Fear, Attachment and Love
“At the root of attachment is fear, and fear also nourishes and allows attachment to remain. Attachment is a way of relating to the world, with people, with things and ideas. It is a mental process and therefore learned. It fights against the natural impermanence of all things. We have a learned predisposition to stick to all things, not just material things such as a beloved object, a house, a gem, a car, but also to relationships, people and feelings. We attach ourselves to work, a partner, a friend, parents, success, power, money, and the feelings and emotions that produce certain things.
This attachment leads to fear of loss and suffering. We know that everything changes constantly, but still the loss or the change makes us afraid.
Living with attachments makes us dependent and prisoners of exterior things because it identifies self-esteem and our reason to live with something that is not me; giving the power over us to other people, things or circumstances, in this way; it moves our own center to something outside oneself.
Living without attachment frees us and empowers us. If we release attachment, despite fear, we will discover the great joy of being truly ourselves and to truly love.

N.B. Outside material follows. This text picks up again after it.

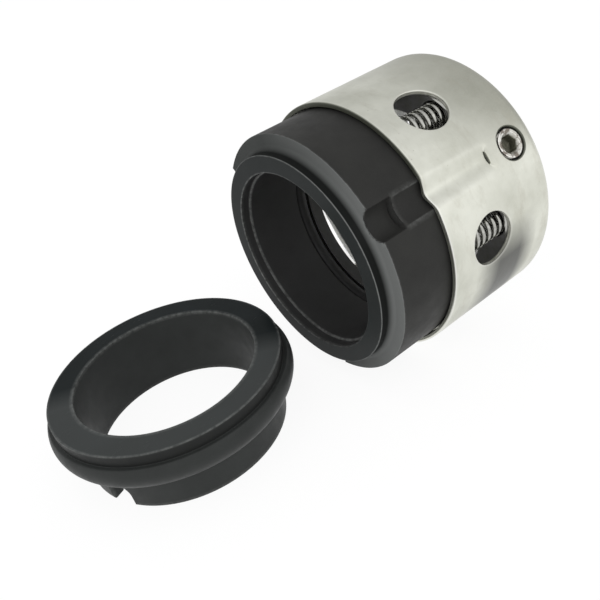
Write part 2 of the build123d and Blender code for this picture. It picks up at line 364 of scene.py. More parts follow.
def ground_carbide(name, dark, light, rough_low, rough_high, specular, bump=0.004, lit_side=0.0,
                   lit_way=(0.0, -1.0, -6.0, 21.0)):
    """Silicon carbide: near black, finely ground. A point attribute is 1 on edges, which it lightens as
    chipped edges with a painted highlight, and -1 in recesses, which it darkens as painted shade.

    A lit side gets lighter along (x, y), from the third value of lit_way to the fourth.
    """
    n = Nodes(name)
    grain = n.noise(5.0, 3.0, 0.7)
    pores = n.ramp(n.cells(2.4), (0.05, 1.0), (0.10, 0.0))
    colour = n.ramp(n.noise(0.10, 3.0, 0.55, shift=5.0), (0.30, dark), (0.72, light))
    colour = n.blend(n.ramp(grain, (0.45, 0.0), (0.80, 1.0)), 0.35, colour, tuple(1.35 * c for c in light))
    colour = n.blend(pores, 0.30, colour, tuple(0.4 * c for c in dark))
    if lit_side:
        x, y, _ = n.axes(n.place)
        x_way, y_way, dark_end, light_end = lit_way
        across = n.math("ADD", n.math("MULTIPLY", x, x_way), n.math("MULTIPLY", y, y_way))
        colour = n.blend(n.slope(across, dark_end, light_end), lit_side, colour, (0.30, 0.31, 0.305))
    # Edges get chips and a painted highlight; recesses get painted shade.
    chips_and_edge_highlight = n.ramp(n.noise(0.9, 4.0, 0.7, shift=15.0), (0.36, 0.25), (0.62, 1.0))
    wear_and_painted_light = n.attribute("wear_and_painted_light")
    edge = n.math("MULTIPLY", wear_and_painted_light, 1.0, clamp=True)
    recess = n.math("MULTIPLY", wear_and_painted_light, -1.0, clamp=True)
    colour = n.blend(edge, chips_and_edge_highlight, colour, (0.30, 0.31, 0.30))
    colour = n.mix(recess, colour, (0.011, 0.012, 0.0115))
    rough = n.ramp(n.noise(0.35, 3.0, 0.6, shift=2.0), (0.3, rough_low), (0.7, rough_high))
    n.set(Base_Color=colour, Roughness=rough, Specular_IOR_Level=specular)
    n.bump((bump, grain), (bump, n.noise(0.8, 2.0, shift=9.0)))
    return n.material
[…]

As explained by the monk Swami Tilak, “Everything ages, everything dies, everything is ephemeral. Therefore, attachment is the result of ignorance, while detachment is the result of knowledge of truth. Fear also is the result of ignorance. Because when we have attachment for one thing and the desire to get it, then there is the possibility of fear of not getting it. Also, because we do not want to lose what we have, immediately we become afraid. Because, what we have we will lose, then that triggers fear. It arises from the possibility of losing that. The desire to get something creates in us impatience and we become afraid of not succeeding, fear. “
Malena Zaccagnini Galland
“Love casts out fear; but conversely fear casts out love. And not only love. Fear also casts out intelligence, casts out goodness, casts out all thought of beauty and truth. What remains in the bum or studiedly jocular desperation of one who is aware of the obscene Presence in the corner of the room and knows that the door is locked, that there aren’t any windows. And now the thing bears down on him. He feels a hand on his sleeve, smells a stinking breath, as the executioner’s assistant leans almost amorously toward him. “Your turn next, brother. Kindly step this way.” And in an instant his quiet terror is transmuted into a frenzy as violent as it is futile. There is no longer a man among his fellow men, no longer a rational being speaking articulately to other rational beings; there is only a lacerated animal, screaming and struggling in the trap. For in the end fear casts out even a man’s humanity. And fear, my good friends, fear is the very basis and foundation of modern life. Fear of the much touted technology which, while it raises out standard of living, increases the probability of our violently dying. Fear of the science which takes away the one hand even more than what it so profusely gives with the other. Fear of the demonstrably fatal institutions for while, in our suicidal loyalty, we are ready to kill and die. Fear of the Great Men whom we have raised, and by popular acclaim, to a power which they use, inevitably, to murder and enslave us. Fear of the war we don’t want yet do everything we can to bring about.”
Aldous Huxley, Ape and Essence
“What is needed, rather than running away or controlling or suppressing or any other resistance, is understanding fear; that means, watch it, learn about it, come directly into contact with it. We are to learn about fear, not how to escape from it.”